What again? Maybe you shouldn't get offended when people read something in your comments the way you're reading something in the developers'. Maybe you shouldn't try to take the high road with backseat moderation.
 

Doug McCrae said:
I agree, tinker gnomes have been the best so far. Probably the reason WoW used that version.

Videogamey ftw.

While tinker gnomes are probably the most well-known, I think the best conception of gnomes in any version of the game are Eberron's gnomes.
 

Doug McCrae said:
Gnomes have been a core PC race for almost 30 years. Many versions have been tried.

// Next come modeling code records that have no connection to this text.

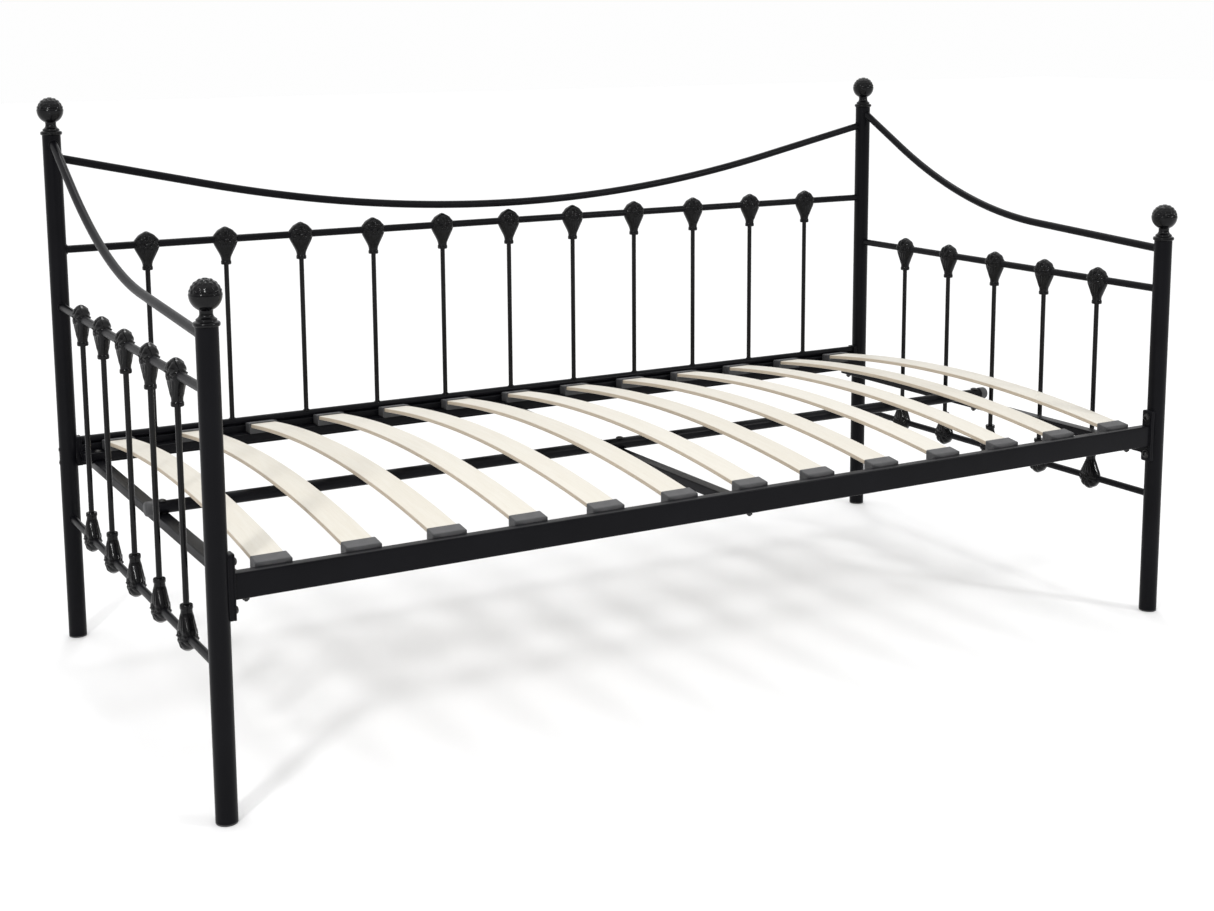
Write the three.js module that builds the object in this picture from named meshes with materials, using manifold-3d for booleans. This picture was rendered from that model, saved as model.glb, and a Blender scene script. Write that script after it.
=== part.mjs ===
// Single metal daybed, in millimetres, +Z up.
// The origin is on the floor, under the middle of the bed. +X runs along the bed, and +Y towards its back.
//
// Two end panels, a back panel and two side rails bolt together round four posts. The end and back panels
// are rails with thin upright spindles between them, and each spindle grips its rail through a casting.
// Sprung slats sit in pockets on the side rails, over a centre rail that lies on three cross bars.
import * as THREE from 'three';
import { mergeVertices } from 'three/addons/utils/BufferGeometryUtils.js';
import Module from 'manifold-3d';

const wasm = await Module();
wasm.setup();

// ---------------------------------------------------------------- driving dimensions
const POST_SPACING_LONG = 1970; // between post centres, along the bed
const POST_SPACING_DEEP = 970; // between post centres, front to back
const REAR_POST_HEIGHT = 1008; // tube only, without its finial
const FRONT_POST_HEIGHT = 773;
const POST_RADIUS = 17.5;
const POST_WALL = 1.5;
const FOOT_THICKNESS = 4; // closed bottom of each post

const GAP = 0.3; // play between pieces that touch

// Finial: a ball on a neck that rises from a collar, with a spigot inside the post.
const BALL_RADIUS = 25;
const BALL_CENTRE_ABOVE_POST = 47;
const COLLAR_RADIUS = 20.5;
const COLLAR_HEIGHT = 8;
const NECK_RADIUS = 9.5;
const SPIGOT_LENGTH = 22;

// Rails of the end and back panels, by height of their centre lines.
const CURVED_RAIL_RADIUS = 8;
const MIDDLE_RAIL_RADIUS = 7.5;
const LOWER_RAIL_RADIUS = 7;
const BACK_LOWER_RAIL_RADIUS = 8;
const BACK_LOWER_RAIL_SEAT = 0.8; // how far its weld sinks into the top of the rear side rail
const PANEL_RAIL_WALL = 1.2;
const BACK_TOP_RAIL = { end: 965, lowest: 824, slope: 0.22 };
const END_TOP_RAIL = { rear: 998, front: 754, rearSlope: 0.55, frontSlope: 0.06, bendReach: 235 };
const BACK_MIDDLE_RAIL_HEIGHT = 784;
const END_MIDDLE_RAIL_HEIGHT = 673;
const END_LOWER_RAIL_HEIGHT = 246;

// Spindles and their castings.
const SPINDLE_RADIUS = 5;
const BACK_SPINDLES = 11;
const BACK_SPINDLE_PITCH = 162;
const END_SPINDLES = 5;
const END_SPINDLE_PITCH = 156;
const CASTING_HALF_WIDTH = 27;
const CASTING_THICKNESS = 30;
const CASTING_EDGE = 5; // bevel round the front and back of a casting
const CASTING_RISE = 26; // above the rail's centre line
const CASTING_DROP = 52; // below it, to the end of the neck
const CASTING_NECK_RADIUS = 10.5;
const CASTING_NECK_HEIGHT = 10;

// Side rails: a box section with a ledge and a short lip inside it. The cross bars run under the lips.
const RAIL_TOP = 394;
const RAIL_HEIGHT = 42;
const RAIL_DEPTH = 20;
const RAIL_WALL = 1.5;
const RAIL_OUTSIDE = 8; // outer face, outside the line of the post centres
const LEDGE_DROP = 14; // from the top of the rail
const LEDGE_WIDTH = 28;
const LEDGE_THICKNESS = 2.5;
const LIP_HEIGHT = 16;

// Plates that join a side rail to its posts. The front ones stand above and below the rail, with a bolt
// at each end. The rear ones only close the end of the rail, and their bolts come through the post.
const PLATE_WIDTH = 24;
const FRONT_PLATE_HEIGHT = 105;
const FRONT_BOLT_OFFSET = 38; // above and below the middle of the rail
const FRONT_WING_DROP = 44; // how far the plate covers the end of the ledge, down from its top
const REAR_PLATE_MARGIN = 1; // past the rail and the tube on it
const REAR_BOLT_OFFSET = 13;
const POST_PLATE_THICKNESS = 4;
const RAIL_PLATE_THICKNESS = 3;
const BOLT_HOLE_RADIUS = 4.3;
const VENT_RADIUS = 5; // lets the closed box section drain

// Slats and the pockets that hold them.
const SLATS = 13;
const SLAT_PITCH = 148.5;
const SLAT_WIDTH = 53;
const SLAT_THICKNESS = 8;
const SLAT_RISE = 33; // how far the middle stands above the ends
const SLAT_END_HEIGHT = 389; // underside of a slat at its end
const POCKET_WIDTH = 60;
const POCKET_DEPTH = 27;
const POCKET_WALL = 2.5;

// Bars under the slats.
const CROSS_BAR_WIDTH = 25;
const CROSS_BAR_HEIGHT = 18;
const CROSS_BAR_WALL = 1.5;
const CROSS_BAR_INSET = 52; // end cross bars, from the line of the post centres
const CENTRE_RAIL_RADIUS = 11.5;
const CENTRE_RAIL_WALL = 1.2;
const CENTRE_RAIL_OVERHANG = 28; // past the middle of each end cross bar

// ---------------------------------------------------------------- derived places
const HALF_LONG = POST_SPACING_LONG / 2;
const HALF_DEEP = POST_SPACING_DEEP / 2;
const RAIL_INNER_FACE = HALF_DEEP + RAIL_OUTSIDE - RAIL_DEPTH;
const LEDGE_TOP = RAIL_TOP - LEDGE_DROP;
const LIP_FACE = RAIL_INNER_FACE - LEDGE_WIDTH;
const RAIL_MIDDLE = RAIL_TOP - RAIL_HEIGHT / 2;
const FRONT_PLATE = {
  low: RAIL_MIDDLE - FRONT_PLATE_HEIGHT / 2,
  high: RAIL_MIDDLE + FRONT_PLATE_HEIGHT / 2,
  boltOffset: FRONT_BOLT_OFFSET,
  wingDrop: FRONT_WING_DROP,
};
const PLATE_FACE = POST_RADIUS + POST_PLATE_THICKNESS; // from a post's centre line
const RAIL_HALF_LENGTH = HALF_LONG - PLATE_FACE - GAP;
const RAIL_CUT_LENGTH = 2 * (RAIL_HALF_LENGTH - RAIL_PLATE_THICKNESS - GAP); // without its end plates
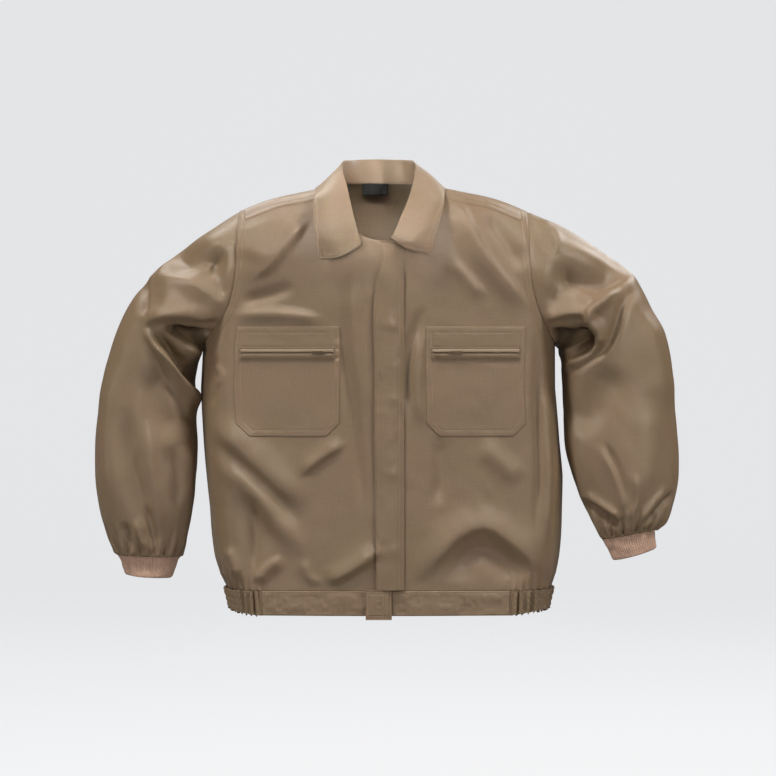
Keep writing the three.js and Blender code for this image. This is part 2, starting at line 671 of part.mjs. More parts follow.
// A small folded label let into the left side seam.
function sideLabel() {
  const { height, reach, wall, z } = SIDE_LABEL;
  const edge = halfWidth(z + height / 2) + GAP;
  return block([edge, edge + reach], [-wall / 2, wall / 2], [z - height / 2, z + height / 2]);
}

place("neck_label", neckLabel(), LABEL);
place("side_label", sideLabel(), LABEL);

export default jacket;
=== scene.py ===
# %% [markdown]
# # A khaki work jacket
# The jacket hangs as on a wearer: shirt collar, concealed snap front, two zipped chest pockets,
# set-in sleeves with rib cuffs and a waistband with elastic sides. The frame brings its hard pieces
# and its joints; every piece of cloth is made here, as a thin closed sheet, in millimetres.
# Left and right are the wearer's, so left is +X and the front faces -Y.

# %% Tools and frame
import math
import bpy
import numpy as np
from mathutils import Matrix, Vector


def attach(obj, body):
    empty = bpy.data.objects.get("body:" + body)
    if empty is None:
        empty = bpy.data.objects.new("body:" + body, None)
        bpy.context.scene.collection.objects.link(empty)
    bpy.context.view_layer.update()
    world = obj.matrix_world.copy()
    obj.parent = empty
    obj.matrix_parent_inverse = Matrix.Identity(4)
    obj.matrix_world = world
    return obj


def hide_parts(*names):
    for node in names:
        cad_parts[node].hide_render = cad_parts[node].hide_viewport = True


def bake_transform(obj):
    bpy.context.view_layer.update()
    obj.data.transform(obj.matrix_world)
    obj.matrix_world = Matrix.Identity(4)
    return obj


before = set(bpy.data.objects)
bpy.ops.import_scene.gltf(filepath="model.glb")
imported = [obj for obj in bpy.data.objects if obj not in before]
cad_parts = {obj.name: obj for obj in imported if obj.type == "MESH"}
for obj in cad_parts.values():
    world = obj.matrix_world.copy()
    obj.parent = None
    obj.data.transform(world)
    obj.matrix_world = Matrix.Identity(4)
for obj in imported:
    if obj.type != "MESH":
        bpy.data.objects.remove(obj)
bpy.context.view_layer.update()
MM = 0.001

# %% [markdown]
# ## Camera
# A garment is shown straight on and from far enough that its front isn't swollen by perspective. The
# camera stands three and a half metres in front, level with the middle of the jacket.

# %% Camera
camera_data = bpy.data.cameras.new("camera")
camera_data.sensor_width = 36
camera_data.lens = 107.6
camera_data.clip_end = 30
camera = bpy.data.objects.new("camera", camera_data)
bpy.context.scene.collection.objects.link(camera)
camera.location = (0.0075, -3.5, -0.309)
camera.rotation_euler = (math.radians(90), 0, 0)
bpy.context.scene.camera = camera
print("camera at", tuple(camera.location))

# %% [markdown]
# ## Lines, noise and folds
# Cloth is drawn with a few kinds of line. A curve goes smoothly through a handful of points. Noise
# is a table of seeded random numbers read smoothly, for puckers that never repeat. A fold is a
# stroke: a line on the cloth with a height and a width on each of its sides, tapering to nothing at
# its ends. A narrow side is steep, a wide side runs out gently.

# %% Curves and noise
def smooth(t):
    t = np.clip(t, 0.0, 1.0)
    return t * t * (3 - 2 * t)


def mix(a, b, t):
    return a + (b - a) * t


def loft(stations, count):
    """Rows through the stations, evenly by station, on Catmull-Rom curves."""
    p = np.asarray(stations, float)
    ends = np.concatenate([[2 * p[0] - p[1]], p, [2 * p[-1] - p[-2]]])
    t = np.linspace(0, len(p) - 1, count)
    i = np.minimum(t.astype(int), len(p) - 2)
    f = (t - i).reshape((-1,) + (1,) * (p.ndim - 1))
    a, b, c, d = ends[i], ends[i + 1], ends[i + 2], ends[i + 3]
    return 0.5 * (2 * b + (c - a) * f + (2 * a - 5 * b + 4 * c - d) * f**2 + (3 * b - a - 3 * c + d) * f**3)


def even_steps(line, count):
    """The same line at even steps of its length."""
    length = np.concatenate([[0], np.cumsum(np.linalg.norm(np.diff(line, axis=0), axis=1))])
    want = np.linspace(0, length[-1], count)
    return np.column_stack([np.interp(want, length, line[:, k]) for k in range(line.shape[1])])


def curve_through(points, count):
    return even_steps(loft(points, 24 * (len(points) - 1) + 1), count)


def noise(x, z, size, seed):
    """Smooth random heights from -1 to 1 with bumps about as wide as size."""
    table = np.random.default_rng(seed).uniform(-1, 1, (64, 64))
    u, v = x / size, z / size
    i, j = np.floor(u).astype(int), np.floor(v).astype(int)
    fu, fv = smooth(u - i), smooth(v - j)
    low = mix(table[i % 64, j % 64], table[(i + 1) % 64, j % 64], fu)
    high = mix(table[i % 64, (j + 1) % 64], table[(i + 1) % 64, (j + 1) % 64], fu)
    return mix(low, high, fv)


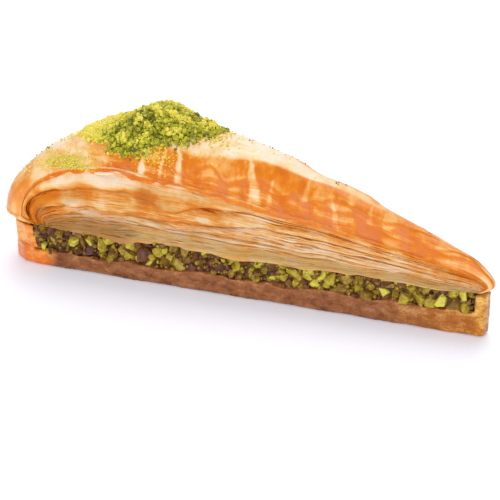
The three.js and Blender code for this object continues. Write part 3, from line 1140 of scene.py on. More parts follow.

What no one here has addressed is the nature of gnomes' fluctuating descriptions over time and the effect those changes have on how players perceive them as an iconic game element. The writers of the original Dragonlance series, for example, took the gnomes and made them something else entirely for that particular setting instead of introducing a new race -- a lot of people liked those books and the core gnome was diluted for it. The third edition of D&D tried to keep gnomes attached to their original illusionist roots, but v3.5 designers skewed them sideways into bard territory. Again, a shift in design led to the dillution of a cohesive racial concept over time, not the other way around. And now we have Eberron gnomes, too.

Yes, many racial concepts have been introduced over the years, each of which has been given the "gnome" label. But the original gnome could have sustained itself with minor tweaks, and the 4th edition designers failed to recognize that. Gnomes have no "niche" now because previous writers/game-designers have ruined it, NOT because of gamers.
 


UndeadScottsman said:
The Eladrin are the high and mighty, magicial kingdom kind of elves and the Elves are the tree hugging, back to the nature kind of elves.

Ah, so how is this unlike, say, the mighty, kingdom building kinds of humans and the tree hugging, pastoralist kinds of humans?
 

ainatan said:
Put some WoW juice into D&D gnomes and more people will like them and want to play them.
Actually, in R&C's gnome write-up it is suggested that the designers want to avoid the "mad tinker" aspect because it's been done to death in WoW.